I believe this particularly important decision is an exercise of a favorable, cultural constraint to impose on users. Specifically, as a US consumer, I am not too keen on publicly sharing my purchases and other transactions that have a price tag assigned to them. Intuitively, I am able to use the app for two, sensitive instances: send and/or receive money. I don’t have to think about any other behavior. Thus, cultural constraints and conventions are satisfied, and I can focus on the flow and features of the software.

Recommendation: Upgrade to Reflect

Visually, the semantic constraints to only feature the amount paid or received, time-stamp and the name of the recipient or sender, makes all the info easy to digest. Users can process information quickly and effectively, so that we can discern between being paid, sending money, or cashing out. In this case, Cash decides that adding a description note is secondary information, unless you are the sender and remember to input a description before you send the money. On the other hand, it also adds an extra step, in attempting to determine, for example, when and why cashed out.

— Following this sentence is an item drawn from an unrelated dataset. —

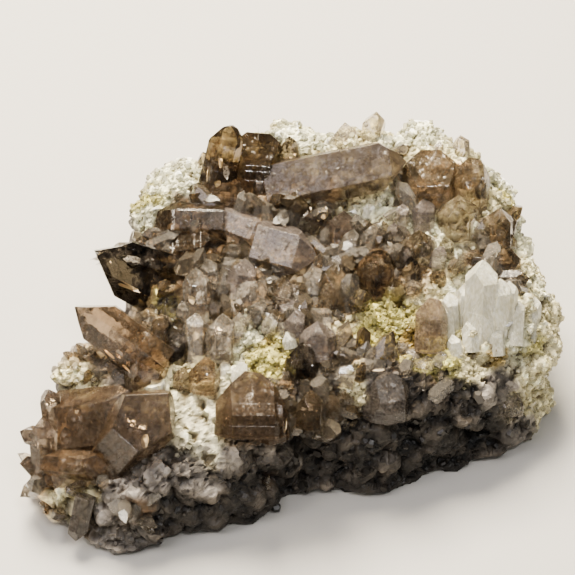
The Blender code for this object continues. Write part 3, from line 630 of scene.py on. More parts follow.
# %% Crystals: the table of the solids
CRYSTALS = {
    "great_prism": {
        "main": Crystal((-3.6, 22.4, 31.0), (21.2, 24.4, 36.0), 8.4, -18, flat=0.56),
        "under": Crystal((-7.5, 20.0, 27.5), (6.0, 16.0, 28.5), 4.6, 20),
        "slope": Crystal((9.0, 12.6, 25.5), (9.8, 17.8, 30.5), 5.6, 15),
    },
    "crown_cluster": {
        "point": Crystal((-13.2, 22.2, 28.0), (-9.6, 30.5, 40.0), 6.4, 12, worn=True),
        "block": Crystal((-6.3, 23.0, 28.0), (-4.9, 31.4, 40.3), 7.4, 8, cut_down=3.2, chisel=0),
        "foot": Crystal((-10.5, 18.5, 27.0), (-9.8, 24.0, 33.5), 6.2, 10),
        "pale": Crystal((-16.6, 22.0, 26.0), (-14.3, 25.0, 32.0), 4.8, 25),
        "rim": Crystal((0.4, 28.2, 29.5), (0.3, 31.4, 36.0), 3.6, 20),
    },
    "dark_point": {
        "main": Crystal((-20.3, 4.1, 22.8), (-35.4, 8.0, 30.8), 8.6, 30, cut_down=2.6, flat=0.5, chisel=1),
        "back": Crystal((-17.5, 8.4, 24.2), (-30.0, 8.0, 29.4), 5.6, 20),
        "west": Crystal((-20.3, -1.4, 21.5), (-19.3, 4.0, 27.0), 5.0, 10),
        "low": Crystal((-18.6, -8.4, 19.5), (-18.3, -3.2, 26.0), 4.8, 15, cut_down=2.0),
    },
    "golden_point": {
        "main": Crystal(
            (-21.5, -10.7, 20.8), (-37.2, -3.1, 30.0), 7.4, -30, cut_down=2.6, flat=0.8, chisel=2,
        ),
        "stubby": Crystal((-23.5, -12.7, 16.5), (-23.6, -8.4, 25.5), 7.6, 8, worn=True),
    },
    "nose_cluster": {
        "main": Crystal((-38.1, -17.0, 13.2), (-21.0, -20.8, 20.0), 10.0, -2, cut_down=3.0, flat=0.8),
        "end": Crystal((-29.1, -21.4, 10.8), (-19.5, -22.3, 27.2), 9.8, 0, cut_down=2.8),
        "under": Crystal((-38.5, -23.6, 8.5), (-24.5, -25.2, 12.5), 6.0, 20),
        "slip": Crystal((-40.0, -23.2, 11.0), (-29.5, -26.8, 14.0), 4.6, 0),
        "post": Crystal((-40.2, -24.2, 8.0), (-40.8, -19.2, 18.0), 4.4, 15),
        "west_point": Crystal((-39.3, -17.5, 11.0), (-39.8, -15.4, 20.5), 3.4, 30),
        "west_tip": Crystal((-38.0, -19.3, 10.5), (-44.6, -20.8, 16.0), 3.0, 0),
        "west_lump": Crystal((-39.0, -22.5, 8.0), (-45.0, -23.2, 10.5), 3.4, 30),
    },
    "south_prism": {
        "main": Crystal((-33.6, -29.0, 9.0), (-35.4, -33.4, 2.5), 3.4, 30),
    },
    "brown_lens": {
        "upper": Crystal((-11.1, 16.4, 28.6), (-24.1, 16.9, 28.6), 6.8, 5, worn=True),
        "lower": Crystal((-20.5, 12.0, 24.5), (-9.5, 11.4, 28.0), 7.0, 25),
        "knob": Crystal((-21.9, 13.6, 24.5), (-23.1, 14.4, 28.6), 4.0, 0, worn=True),
    },
    "lilac_cluster": {
        "striated": Crystal((-5.3, 12.5, 27.5), (5.6, 8.5, 27.5), 8.2, -6, flat=0.7),
        "upper": Crystal((-12.9, 17.5, 29.0), (-3.4, 12.4, 29.0), 5.0, -4, flat=0.7),
        "small": Crystal((-5.6, 12.5, 24.5), (-5.0, 16.0, 29.8), 3.0, 10),
        "brown": Crystal((-8.4, 2.2, 24.0), (-7.2, 7.0, 29.5), 5.0, 20),
        "low": Crystal((0.4, 0.8, 22.5), (-0.1, 4.4, 27.5), 5.4, 10, cut_down=2.4),
    },
    "clear_cluster": {
        "facet": Crystal((-12.8, 4.0, 24.0), (-14.0, 6.8, 29.5), 3.4, 20),
        "post": Crystal((-15.3, -2.0, 21.0), (-15.7, 4.2, 30.0), 4.6, 10),
        "slant": Crystal((-11.5, -1.4, 21.0), (-3.6, 3.4, 27.5), 5.0, 20),
        "brown_left": Crystal((-15.5, -8.5, 20.0), (-15.5, -2.8, 26.0), 4.0, 0),
        "brown_right": Crystal((-11.3, -8.5, 20.5), (-11.0, -3.3, 26.5), 4.6, 15),
    },
    "orange_crystal": {
        "main": Crystal((-14.0, -13.8, 19.5), (-13.6, -11.2, 24.5), 5.2, 12, worn=True),
    },
    "front_crystal": {
        "main": Crystal(
            (-6.2, -21.8, 17.5), (-5.8, -14.8, 26.5), 11.6, 8, cut_down=1.6, flat=0.85, worn=True,
        ),
        "clear": Crystal((-2.2, -22.5, 17.0), (-3.0, -19.8, 23.5), 4.4, 10),
    },
    "white_pair": {
        "left": Crystal((1.1, -7.1, 22.0), (1.5, -3.3, 27.5), 3.6, 20),
        "right": Crystal((5.1, -9.4, 22.0), (5.1, -5.0, 27.6), 5.4, 180, cut_down=2.1),
    },
    "dark_round": {
        "main": Crystal((2.4, -12.5, 20.5), (2.6, -9.4, 26.0), 5.6, 10, worn=True),
    },
    "red_crystal": {
        "main": Crystal((3.5, -21.8, 19.0), (3.9, -18.4, 24.0), 4.0, 20),
    },
    "pink_crystal": {
        "main": Crystal((24.2, -6.1, 21.0), (24.4, -1.2, 28.8), 5.4, 15, worn=True),
    },
    "milky_cluster": {
        "main": Crystal((32.6, -4.2, 18.5), (32.8, 2.4, 33.5), 5.4, 25),
        "west": Crystal((28.6, -3.2, 18.5), (27.4, 0.6, 27.5), 3.2, 10),
        "mid": Crystal((30.7, -2.4, 19.0), (30.4, 1.2, 29.5), 3.4, 0),
        "east": Crystal((35.7, -3.4, 18.5), (36.0, 0.8, 30.5), 4.0, 20),
        "tip": Crystal((37.7, -3.0, 18.5), (37.6, 1.2, 29.5), 3.0, 0),
    },
    "east_cluster": {
        "block": Crystal((25.2, 20.9, 28.5), (25.2, 27.6, 39.2), 8.8, 4, cut_down=3.0, chisel=0),
        "beige": Crystal((32.0, 20.4, 28.0), (32.5, 26.0, 36.5), 6.8, 10, worn=True),
        "front": Crystal((30.0, 15.2, 27.0), (29.8, 19.4, 34.2), 6.6, 176, cut_down=2.4),
        "round": Crystal((36.6, 13.0, 26.0), (36.6, 17.2, 33.0), 5.6, 195, cut_down=2.2),
        "bar": Crystal((31.0, 13.9, 27.0), (39.6, 13.4, 28.4), 3.8, 10),
    },
    "east_slab": {
        "slab": Crystal((30.6, 9.4, 25.0), (40.6, 8.8, 27.0), 4.8, 0),
        "sliver": Crystal((34.0, 6.0, 25.0), (41.8, 5.0, 26.2), 3.2, 20),
    },
    "sparkle_block": {
        "main": Crystal((14.9, 4.4, 24.0), (15.5, 8.5, 31.5), 7.4, 12, worn=True),
        "pyramid": Crystal((18.8, 1.6, 22.0), (18.0, 2.8, 28.8), 3.4, 30),
    },
    "tan_crystal": {
        "main": Crystal((8.1, 0.8, 22.5), (8.7, 6.4, 30.0), 5.2, 20, cut_down=1.5),
    },
    "dark_sliver": {
        "main": Crystal((21.4, 2.0, 22.5), (21.2, 7.2, 29.5), 2.8, 0),
    },
    "sparkle_east": {
        "main": Crystal((23.0, 8.6, 25.5), (22.5, 12.4, 32.2), 5.4, 186, cut_down=2.1),
    },
    "grey_slip": {
        "main": Crystal((19.6, 14.6, 27.0), (20.2, 18.0, 32.0), 3.0, 0),
        "east": Crystal((23.8, 15.4, 26.5), (23.9, 19.0, 32.5), 4.0, 15),
    },
    "rim_clear": {
        "tan": Crystal((10.4, 32.4, 29.5), (10.3, 35.4, 36.0), 5.0, 10),
        "clear": Crystal((14.6, 33.0, 29.5), (16.0, 35.2, 38.5), 4.0, 15),
    },
    "rim_east": {
        "main": Crystal((31.6, 30.4, 28.5), (31.0, 32.8, 35.0), 3.2, 20),
    },
    "grey_crystal": {
        "main": Crystal((16.7, -15.7, 16.0), (16.4, -13.0, 23.5), 8.2, 14, worn=True),
    },
    "east_milky": {
        "main": Crystal((42.0, -1.5, 16.5), (42.6, 3.4, 23.5), 2.8, 0),
    },
}
print("crystals in the table:", sum(len(members) for members in CRYSTALS.values()))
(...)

From left to right: the second screen shows your activity, but it isn’t very descriptive. Instead of users having to populate another screen, perhaps an option that shows a small description of the transaction would eliminate this step. See the farthest right screen for an example of what a one-liner descriptor would look like.

I suggest that Cash app incorporate a short descriptor in the activity feed, so that users avoid the additional step to secure that information. A simple application can become overwhelming when more screens are added to our mental mapping of the UI. Adding the suggested descriptor line to the activity feed will diminish the need to populate another screen. Users can jump into the window that displays each transaction details separately on their own accordance. This not only alleviates extra steps, but it also creates a simpler map for users who are not invested in the details.

Conclusion

Overall, the strategies that Cash uses in their interface fulfills the seven stages of action. As mentioned in the recommendations, allowing for alternative sequences can give the user more flexibility in their actions when moving between screens. Allotting control, where designers may have not given the user enough, can alleviate some of the frustration that comes with having a broad range of users.